The Epistle of 1 John 4:7-10 says: “Beloved, let us love one another….You who do not love have known nothing of God ,for God is love“. Selah-pause and take that in. How blessed we are to have and know our God of love. Yet, what a struggle it can be for each of us to love as God does, as Jesus did. Jesus was full of surprises in who he embraced and loved-he included the social and political outcasts of the time and those who the strict religionists of his time saw as sinners- “impure”,unclean and outside of God’s love. Indeed, for Jesus, no one was outside of God’s love. We note in 1 John 4:10 that it was God who reached out to us, embraced us and gave all for us-God showed us how to love. We can take no credit for it, other than doing what we are asked to do: to love one another as God has loved us.

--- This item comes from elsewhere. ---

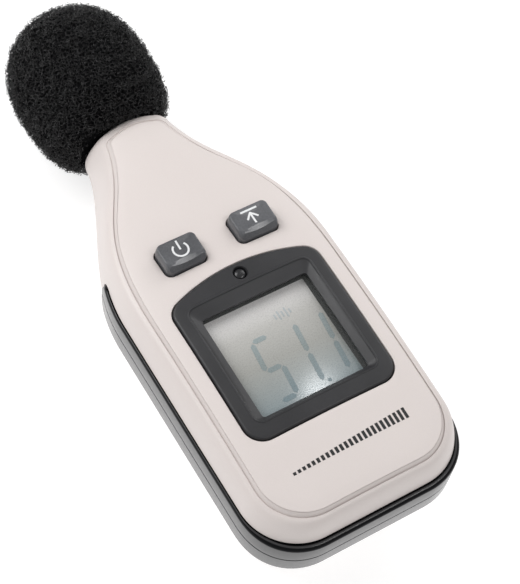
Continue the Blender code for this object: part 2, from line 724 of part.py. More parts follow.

In the Gospel (John 15: 9-17) Jesus asks us to “live on in my love. and you will live on in my love if you keep my commandments”: “Love one another as I have loved you”. Jesus also calls us friends. How wonderful to have friendship with God through Christ. We pray to truly call each other friends. Recently I asked our Tuesday group members to write down the three things that empowered them most in their lives. Most included “Friends” “community” ” church fellowship” and relationships as the source of empowerment. Carter Heyward and Mary Hunt, both feminist theologians, see friendship as a paradigm for our relationship with God. Bernard Cooke sees it as sacramental. In John 15:17 loving one another is turned into a crystal clear commandment:”This command I give you: Love one another”. We are a work in progress. Real growth in love is hard to achieve. Let us pray for the grace to know what love means in our everyday lives,as a society, and as a church.